Perhaps the most insidious part of it all is that most of the people who are feeling this loss don’t even understand what they’ve lost or why. They don’t realize how privileged they, their parents, and their grandparents were. They’ve never fully acknowledged their place in the system of social injustice. So they can’t see what they’ve lost, and they can’t know what will make them feel better. They just know they want something to return that was here before but is now gone. Something they can’t admit they want. Something they don’t want to believe existed in the first place.

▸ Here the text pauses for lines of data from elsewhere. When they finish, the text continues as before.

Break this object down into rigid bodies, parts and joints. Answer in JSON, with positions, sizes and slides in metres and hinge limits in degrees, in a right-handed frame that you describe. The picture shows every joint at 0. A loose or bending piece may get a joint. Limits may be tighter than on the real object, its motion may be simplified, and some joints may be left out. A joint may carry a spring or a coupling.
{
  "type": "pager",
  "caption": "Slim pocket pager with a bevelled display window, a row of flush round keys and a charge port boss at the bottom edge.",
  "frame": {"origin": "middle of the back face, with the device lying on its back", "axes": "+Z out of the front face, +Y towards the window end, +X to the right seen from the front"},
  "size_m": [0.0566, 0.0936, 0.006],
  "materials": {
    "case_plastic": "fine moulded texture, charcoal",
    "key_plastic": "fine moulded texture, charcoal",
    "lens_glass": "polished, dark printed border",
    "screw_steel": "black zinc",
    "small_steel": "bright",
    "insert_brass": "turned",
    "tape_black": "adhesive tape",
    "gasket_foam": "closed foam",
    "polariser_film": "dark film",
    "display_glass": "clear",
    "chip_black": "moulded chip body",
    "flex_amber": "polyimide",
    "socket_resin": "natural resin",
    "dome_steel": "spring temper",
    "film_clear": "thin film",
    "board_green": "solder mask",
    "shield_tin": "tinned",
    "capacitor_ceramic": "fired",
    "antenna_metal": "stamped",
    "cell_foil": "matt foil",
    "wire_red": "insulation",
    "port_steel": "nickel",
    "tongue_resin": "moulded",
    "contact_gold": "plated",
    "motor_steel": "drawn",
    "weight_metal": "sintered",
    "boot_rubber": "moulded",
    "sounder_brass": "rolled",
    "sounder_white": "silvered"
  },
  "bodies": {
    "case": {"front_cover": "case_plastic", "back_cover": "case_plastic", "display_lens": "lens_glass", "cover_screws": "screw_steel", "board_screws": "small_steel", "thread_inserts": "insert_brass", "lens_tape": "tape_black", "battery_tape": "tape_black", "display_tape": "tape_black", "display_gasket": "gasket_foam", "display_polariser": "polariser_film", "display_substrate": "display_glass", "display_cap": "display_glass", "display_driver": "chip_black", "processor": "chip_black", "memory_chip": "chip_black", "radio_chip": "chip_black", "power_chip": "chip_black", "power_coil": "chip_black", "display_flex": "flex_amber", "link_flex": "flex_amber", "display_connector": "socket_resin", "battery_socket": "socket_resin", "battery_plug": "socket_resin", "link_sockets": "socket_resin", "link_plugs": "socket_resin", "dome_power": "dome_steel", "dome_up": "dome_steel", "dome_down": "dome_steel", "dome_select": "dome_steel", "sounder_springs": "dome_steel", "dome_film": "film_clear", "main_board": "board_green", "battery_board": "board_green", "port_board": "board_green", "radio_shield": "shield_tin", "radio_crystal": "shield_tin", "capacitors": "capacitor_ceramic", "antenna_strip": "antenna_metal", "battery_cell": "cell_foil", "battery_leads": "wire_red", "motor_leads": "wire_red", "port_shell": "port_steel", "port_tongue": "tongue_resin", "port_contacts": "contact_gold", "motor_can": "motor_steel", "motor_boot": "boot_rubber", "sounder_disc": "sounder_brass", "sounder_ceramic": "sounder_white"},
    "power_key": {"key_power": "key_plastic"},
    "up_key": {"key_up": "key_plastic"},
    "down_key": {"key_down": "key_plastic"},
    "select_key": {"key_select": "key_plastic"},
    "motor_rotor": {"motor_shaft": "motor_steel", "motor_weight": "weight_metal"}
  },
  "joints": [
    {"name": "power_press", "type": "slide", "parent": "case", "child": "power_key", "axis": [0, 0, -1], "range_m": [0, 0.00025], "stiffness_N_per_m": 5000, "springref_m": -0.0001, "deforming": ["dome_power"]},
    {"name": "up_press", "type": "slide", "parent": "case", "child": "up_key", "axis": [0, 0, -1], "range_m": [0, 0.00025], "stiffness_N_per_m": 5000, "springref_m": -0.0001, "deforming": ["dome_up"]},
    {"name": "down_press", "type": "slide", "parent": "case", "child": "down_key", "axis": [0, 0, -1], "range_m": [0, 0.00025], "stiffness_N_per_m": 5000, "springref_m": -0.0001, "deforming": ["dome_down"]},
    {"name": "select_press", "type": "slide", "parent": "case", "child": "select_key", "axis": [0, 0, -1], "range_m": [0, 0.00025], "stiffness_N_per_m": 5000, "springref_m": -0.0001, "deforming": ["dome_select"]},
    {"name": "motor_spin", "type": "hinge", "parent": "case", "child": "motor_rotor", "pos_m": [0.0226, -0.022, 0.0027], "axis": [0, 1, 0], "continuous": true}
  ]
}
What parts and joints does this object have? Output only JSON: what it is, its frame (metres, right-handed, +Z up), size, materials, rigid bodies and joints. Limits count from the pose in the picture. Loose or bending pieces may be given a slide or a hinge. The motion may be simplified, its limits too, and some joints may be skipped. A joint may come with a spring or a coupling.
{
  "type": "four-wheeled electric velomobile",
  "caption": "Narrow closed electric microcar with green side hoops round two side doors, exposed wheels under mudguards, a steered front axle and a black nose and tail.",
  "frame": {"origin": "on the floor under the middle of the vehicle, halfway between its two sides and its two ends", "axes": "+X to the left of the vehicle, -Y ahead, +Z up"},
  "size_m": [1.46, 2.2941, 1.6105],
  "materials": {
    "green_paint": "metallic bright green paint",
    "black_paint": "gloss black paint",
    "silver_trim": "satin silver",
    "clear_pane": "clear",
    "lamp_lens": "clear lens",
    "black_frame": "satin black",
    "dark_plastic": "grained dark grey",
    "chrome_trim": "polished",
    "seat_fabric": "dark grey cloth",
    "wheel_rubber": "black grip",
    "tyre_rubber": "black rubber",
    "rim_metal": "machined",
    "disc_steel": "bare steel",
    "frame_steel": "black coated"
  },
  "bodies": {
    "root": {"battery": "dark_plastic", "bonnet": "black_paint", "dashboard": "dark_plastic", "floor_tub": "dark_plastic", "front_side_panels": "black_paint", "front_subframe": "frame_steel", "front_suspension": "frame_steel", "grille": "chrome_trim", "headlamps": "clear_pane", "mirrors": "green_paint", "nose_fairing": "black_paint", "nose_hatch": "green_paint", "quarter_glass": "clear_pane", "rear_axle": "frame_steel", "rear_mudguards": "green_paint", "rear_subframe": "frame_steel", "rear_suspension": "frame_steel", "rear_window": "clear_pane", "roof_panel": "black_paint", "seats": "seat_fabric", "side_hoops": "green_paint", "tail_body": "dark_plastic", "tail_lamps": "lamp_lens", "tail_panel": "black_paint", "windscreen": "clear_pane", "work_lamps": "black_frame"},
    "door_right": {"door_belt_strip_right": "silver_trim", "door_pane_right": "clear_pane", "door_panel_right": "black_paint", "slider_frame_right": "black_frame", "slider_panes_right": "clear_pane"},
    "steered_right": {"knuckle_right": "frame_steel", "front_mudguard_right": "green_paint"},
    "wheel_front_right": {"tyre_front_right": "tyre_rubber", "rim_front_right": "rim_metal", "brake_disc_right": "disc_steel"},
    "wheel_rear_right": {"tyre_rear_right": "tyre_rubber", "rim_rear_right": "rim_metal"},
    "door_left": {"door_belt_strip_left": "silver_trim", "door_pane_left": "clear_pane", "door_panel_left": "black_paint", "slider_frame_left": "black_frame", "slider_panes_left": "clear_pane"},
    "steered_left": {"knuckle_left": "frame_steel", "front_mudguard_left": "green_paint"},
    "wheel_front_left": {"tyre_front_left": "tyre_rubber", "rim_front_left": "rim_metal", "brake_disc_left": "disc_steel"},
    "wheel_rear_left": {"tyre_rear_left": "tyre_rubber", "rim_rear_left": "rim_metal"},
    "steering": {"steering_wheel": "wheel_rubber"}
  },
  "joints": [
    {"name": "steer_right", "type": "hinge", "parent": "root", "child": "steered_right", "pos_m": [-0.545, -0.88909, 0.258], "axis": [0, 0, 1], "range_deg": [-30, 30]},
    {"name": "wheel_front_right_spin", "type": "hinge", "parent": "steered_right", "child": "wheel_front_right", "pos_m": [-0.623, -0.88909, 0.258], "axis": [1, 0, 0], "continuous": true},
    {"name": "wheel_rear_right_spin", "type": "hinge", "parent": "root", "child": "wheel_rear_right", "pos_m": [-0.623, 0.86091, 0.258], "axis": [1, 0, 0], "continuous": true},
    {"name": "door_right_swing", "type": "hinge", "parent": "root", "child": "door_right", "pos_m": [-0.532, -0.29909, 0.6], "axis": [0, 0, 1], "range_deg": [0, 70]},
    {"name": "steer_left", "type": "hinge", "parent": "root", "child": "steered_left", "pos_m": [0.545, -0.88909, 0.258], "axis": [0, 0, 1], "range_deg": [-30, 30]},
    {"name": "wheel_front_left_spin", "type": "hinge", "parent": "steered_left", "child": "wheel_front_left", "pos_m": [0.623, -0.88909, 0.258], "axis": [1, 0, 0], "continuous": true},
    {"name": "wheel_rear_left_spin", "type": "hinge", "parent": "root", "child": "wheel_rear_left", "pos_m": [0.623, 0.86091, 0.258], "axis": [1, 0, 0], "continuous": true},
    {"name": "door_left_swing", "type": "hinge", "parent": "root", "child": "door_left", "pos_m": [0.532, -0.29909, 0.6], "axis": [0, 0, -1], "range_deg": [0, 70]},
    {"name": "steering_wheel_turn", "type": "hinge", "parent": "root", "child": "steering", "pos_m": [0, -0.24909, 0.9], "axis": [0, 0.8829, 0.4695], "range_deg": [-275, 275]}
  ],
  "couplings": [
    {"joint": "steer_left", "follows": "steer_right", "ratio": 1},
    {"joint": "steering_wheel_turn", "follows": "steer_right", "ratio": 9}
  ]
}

At some point, the former majority will need to come to grips with what they’ve lost and why. They’ll need to consciously decide whether it’s a bad thing or–just maybe–a good thing. At some point, it will become obvious that in order to repair the damage caused by racial and social injustice, the formerly privileged must lose something. Maybe we can figure it out in time to take comfort from our loss of unjust privilege, rather than grief. Maybe we’ll decide that what we’re experiencing isn’t really a loss so much as a shedding, and that the result isn’t really a hardship, but an opportunity to live a fairer life, on equal footing with those surrounding us. Like other addictions, we must acknowledge our problem before we can free ourselves of it. To be honest, my fear isn’t that we’ll lose our privilege. My fear is that we’ll take overly long getting rid of it.